Trump hinted that US-Iran talks could resume in Islamabad within the next two days, while the fragile two-week ceasefire still has about one week remaining. The collapse of weekend negotiations led to a blockade on Iranian ports, raising geopolitical and trade-disruption risk. Pakistan’s army chief Asim Munir is being positioned as a key mediator in the talks.

Analysis

This reads less like a durable détente and more like a short-duration negotiating premium with a hard binary in the next 48-72 hours. The key market implication is not the ceasefire itself, but the credibility of enforcement: once a blockade on ports is in place, the odds rise that shipping insurers, vessel owners, and commodity traders begin pre-emptively widening spreads on any Iran-exposed cargo, even before physical flows are disrupted. The second-order winner is any jurisdiction or intermediary that can serve as an alternative mediation channel or transshipment route. Pakistan’s role matters because it gives Washington a face-saving off-ramp while keeping pressure on Tehran; that increases the odds of a stop-start process rather than immediate escalation. In markets, that usually shows up first in freight, insurance, and regional risk assets before crude fully prices the tail risk. The base case is still asymmetric: downside in risk premia if talks resume quickly, but a much larger upside gap if the blockade starts to bite and the ceasefire deadline passes without extension. The most vulnerable assets are anything reliant on Middle East transit or with limited ability to absorb a sudden spike in marine insurance and bunker costs.
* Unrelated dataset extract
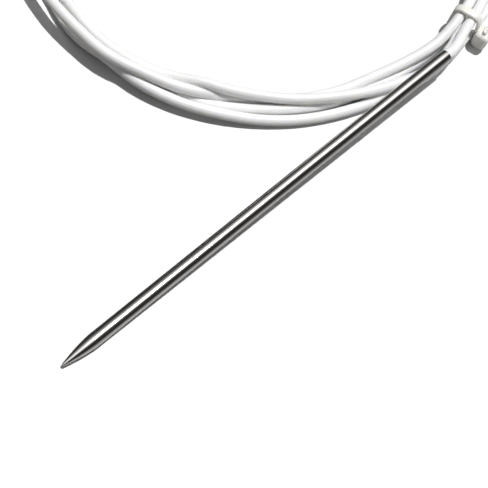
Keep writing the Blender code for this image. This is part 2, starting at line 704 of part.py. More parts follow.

The time horizon is days, not months, unless the blockade evolves into a broader sanctions regime. Consensus may be overestimating the durability of the ceasefire because headline diplomacy can temporarily suppress spot pricing even when logistical bottlenecks are building underneath. If the market assumes a negotiated outcome too quickly, that creates a tradable underpricing of convexity: the path dependency matters more than the final agreement. In other words, the near-term volatility is likely underpriced relative to the probability of a brief but severe disruption in shipping and energy inputs.